As you mark the Winter Solstice, you should enjoy yourself as much as possible/ because this will bring back light (and lightness) into the world. Different traditions mention feasting, gambling, playing pranks, giving gifts, visiting, drinking, dressing up, fornicating, putting on plays and staying up all night. During the dark of winter, invoke all the forces of pleasure and love, which make life worth living.

Decorating for this festival is easy, since you can use all your Christmas decorations. Evergreens and wreaths represent rebirth and the circle of life. Fill your home with candles and Christmas lights. Place them on mirrors, hang up lots of sparkly ornaments and prisms and tinsel so you can create as much light as possible.

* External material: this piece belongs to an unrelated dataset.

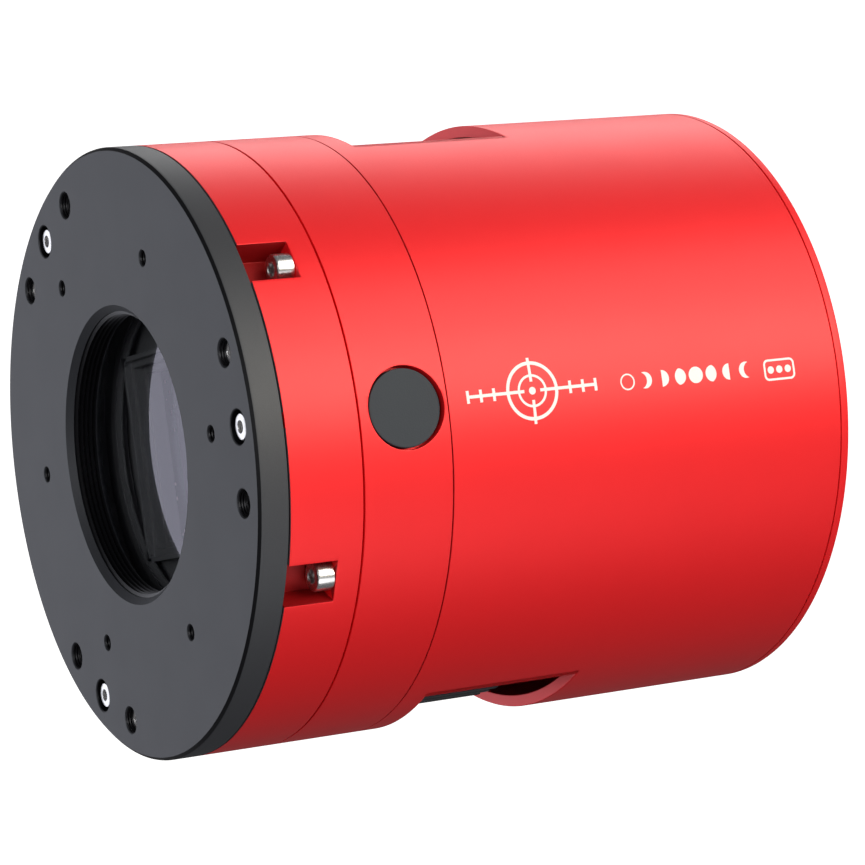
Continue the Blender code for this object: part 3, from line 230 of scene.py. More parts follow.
def turn(name, outline, sides=RING_SIDES, centre=(0.0, 0.0), along="Y"):
    """Draw an outline of (radius, distance) points with extrudes and spin it into a solid.

    The axis runs along Y through x, z = centre, or along X through y, z = centre. An outline that
    starts and ends on the axis stays open there, and any other one is closed before the spin.
    """
    if along == "Y":
        spots = [Vector((centre[0] + radius, at, centre[1])) for radius, at in outline]
        middle, axis = (centre[0], 0.0, centre[1]), (0.0, 1.0, 0.0)
    else:
        spots = [Vector((at, centre[0] + radius, centre[1])) for radius, at in outline]
        middle, axis = (0.0, centre[0], centre[1]), (1.0, 0.0, 0.0)
    bpy.ops.object.select_all(action="DESELECT")
    bpy.ops.mesh.primitive_plane_add(size=MM)
    piece = named(name)
    bpy.ops.object.mode_set(mode="EDIT")
    bpy.ops.mesh.select_all(action="SELECT")
    bpy.ops.mesh.merge(type="CENTER")
    bpy.ops.transform.translate(value=spots[0])
    for last, spot in zip(spots, spots[1:]):
        bpy.ops.mesh.extrude_vertices_move(TRANSFORM_OT_translate={"value": spot - last})
    bpy.ops.mesh.select_all(action="SELECT")
    if outline[0][0] > 0.0:
        bpy.ops.mesh.edge_face_add()
        bpy.ops.mesh.delete(type="ONLY_FACE")
        bpy.ops.mesh.select_all(action="SELECT")
    bpy.ops.mesh.spin(steps=sides, angle=TURN, center=middle, axis=axis)
    bpy.ops.mesh.select_all(action="SELECT")
    bpy.ops.mesh.remove_doubles(threshold=WELD)
    bpy.ops.mesh.normals_make_consistent(inside=False)
    bpy.ops.object.mode_set(mode="OBJECT")
    return piece


def rod(name, radius, start, end, centre=(0.0, 0.0), sides=HOLE_SIDES, along="Y"):
    """Plain cylinder, as a cutter or as a part of a piece."""
    return turn(name, [(0.0, start), (radius, start), (radius, end), (0.0, end)],
                sides, centre, along)


def block(name, low, high, degrees=0.0):
    """Box between two corners, turned round the optical axis."""
    angle = math.radians(degrees)
    middle = (Vector(low) + Vector(high)) / 2
    size = Vector(high) - Vector(low)
    bpy.ops.object.select_all(action="DESELECT")
    bpy.ops.mesh.primitive_cube_add(
        size=1.0, location=Matrix.Rotation(-angle, 4, "Y") @ middle,
        rotation=(0.0, -angle, 0.0), scale=size,
    )
    piece = named(name)
    bpy.ops.object.transform_apply(location=True, rotation=True, scale=True)
    return piece


def pick(piece, wanted):
    """In edit mode, select the sharp edges whose middle point is wanted."""
    bpy.ops.mesh.select_mode(type="EDGE")
    bpy.ops.mesh.select_all(action="DESELECT")
    drawn = bmesh.from_edit_mesh(piece.data)
    for edge in drawn.edges:
        middle = (edge.verts[0].co + edge.verts[1].co) / 2
        bent = len(edge.link_faces) == 2 and edge.calc_face_angle(0.0) > SHARP
        edge.select_set(bool(bent and wanted(middle)))
    bmesh.update_edit_mesh(piece.data)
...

Earlier traditions focused on the battle between the dark and the light, but we know both are valuable. Honor the dark before calling in the light. This is the season when animals hibernate and nature sleeps, and we can turn inward too. Perhaps some of the depression people feel during the holidays comes from not providing a space for feeling the sadness associated with this season. Set aside time (hard to do amidst the frenzy of the holidays) for sitting in the dark and quiet. I like to spend the entire day of the Winter Solstice in silence and reflection.

This is a natural time for letting go and saying farewell. Release your resentments and regrets into the darkness, knowing they will be transformed. Write about them in your journal or write them on slips of paper, which you can burn in your Yule fire. Use your holiday cards to make amends to people you've hurt or neglected.

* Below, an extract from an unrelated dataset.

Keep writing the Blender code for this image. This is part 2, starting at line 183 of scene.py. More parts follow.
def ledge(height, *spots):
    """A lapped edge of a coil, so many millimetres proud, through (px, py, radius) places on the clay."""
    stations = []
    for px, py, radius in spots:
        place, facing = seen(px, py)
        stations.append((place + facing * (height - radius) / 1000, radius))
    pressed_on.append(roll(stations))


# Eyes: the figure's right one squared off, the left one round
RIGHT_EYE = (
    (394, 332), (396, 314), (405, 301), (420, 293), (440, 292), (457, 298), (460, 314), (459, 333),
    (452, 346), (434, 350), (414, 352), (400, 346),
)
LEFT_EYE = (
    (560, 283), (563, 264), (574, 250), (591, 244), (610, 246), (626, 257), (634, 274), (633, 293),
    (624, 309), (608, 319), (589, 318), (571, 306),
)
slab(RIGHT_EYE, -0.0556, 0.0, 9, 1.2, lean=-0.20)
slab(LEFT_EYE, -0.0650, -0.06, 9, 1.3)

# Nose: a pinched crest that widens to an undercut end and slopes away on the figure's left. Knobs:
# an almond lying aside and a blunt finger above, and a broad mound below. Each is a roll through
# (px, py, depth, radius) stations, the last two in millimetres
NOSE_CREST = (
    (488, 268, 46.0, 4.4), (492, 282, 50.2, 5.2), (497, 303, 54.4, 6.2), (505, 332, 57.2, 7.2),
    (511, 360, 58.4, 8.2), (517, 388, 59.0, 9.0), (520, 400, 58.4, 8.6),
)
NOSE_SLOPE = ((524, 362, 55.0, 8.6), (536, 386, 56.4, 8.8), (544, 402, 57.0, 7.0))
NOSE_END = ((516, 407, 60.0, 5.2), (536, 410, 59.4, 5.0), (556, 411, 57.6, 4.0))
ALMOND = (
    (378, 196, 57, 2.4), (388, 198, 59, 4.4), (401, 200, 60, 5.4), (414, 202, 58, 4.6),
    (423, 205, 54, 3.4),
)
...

When you light your candles and your fire, do so with the intention of bringing light into the world. What are the ways in which you can help make the world lighter? How do you bring light into the lives of those around you? Make a conscious effort to increase the amount of light you create. Nancy Brady Cunningham describes a simple yet elegant Winter Solstice ritual in Feeding the Spirit, which is appropriate for a large group or a couple, for children and adults, and for people of all religious persuasions. It goes something like this:

Decorate a room with winter greenery. Place a large bowl of water and a candle in the center of the room. Have some gold glitter and scented oil nearby. Give each of the participants a candle (with some kind of holder if you're worried about drips). Everyone sits in a circle with a lit candle in front of them and talks about their losses, putting out their candle when they're done speaking. When all are done, the central candle is extinguished and everyone sits in the darkness reflecting on what they have lost.

After a long silence, the leader relights the central candle, which represents the sun, and sprinkles the gold glitter on the water. Everyone lights their candles from the central candle and places them by the water so they can watch the glitter sparkling there. This is a good time to sing a sun song, like "Here Comes the Sun," or "You Are My Sunshine." Pass around a glass of wine or juice and toast the sun. The sun-child is the child of promise. Everyone can talk about a promise they see in the future. The leader puts the scented oil in the water and anoints each person with sunshine by dipping her hand into the sparkling, scented water and sprinkling it over each person's hair.

I do a similar ritual at my Winter Solstice party. When the guests arrive, the house is bright with Christmas lights and candles, but at some point during the evening I turn off the lights and blow out the candles and ask the guests to spend a few moments in the darkness and silence reflecting on these qualities of the winter. Then I tell the story of St Lucy and play the traditional Lucy song.

As the song is playing, from out of the darkness, faint at first and growing stronger, comes the wavering light of a candle, carried by St Lucy (a role which is coveted by the younger members of the party). She is dressed in white with a crown of candles on her head and her face as she advances through the darkness, ever so intent on the candle she carries before her, is radiant. There is usually a gasp from the assembled guests, so numinous is this figure. St Lucy lights the central candle in the Advent wreath, then I invite the guests to bring their own candles to the flame to light them and make a wish for the New Year. St Lucy disappears into the darkness to reappear again as (one of the party), Shaw or Leah or Amy, and the house is soon full of lights and noise as we talk and listen to carols and feast on the 13 kinds of Christmas cookies I prepare for this occasion.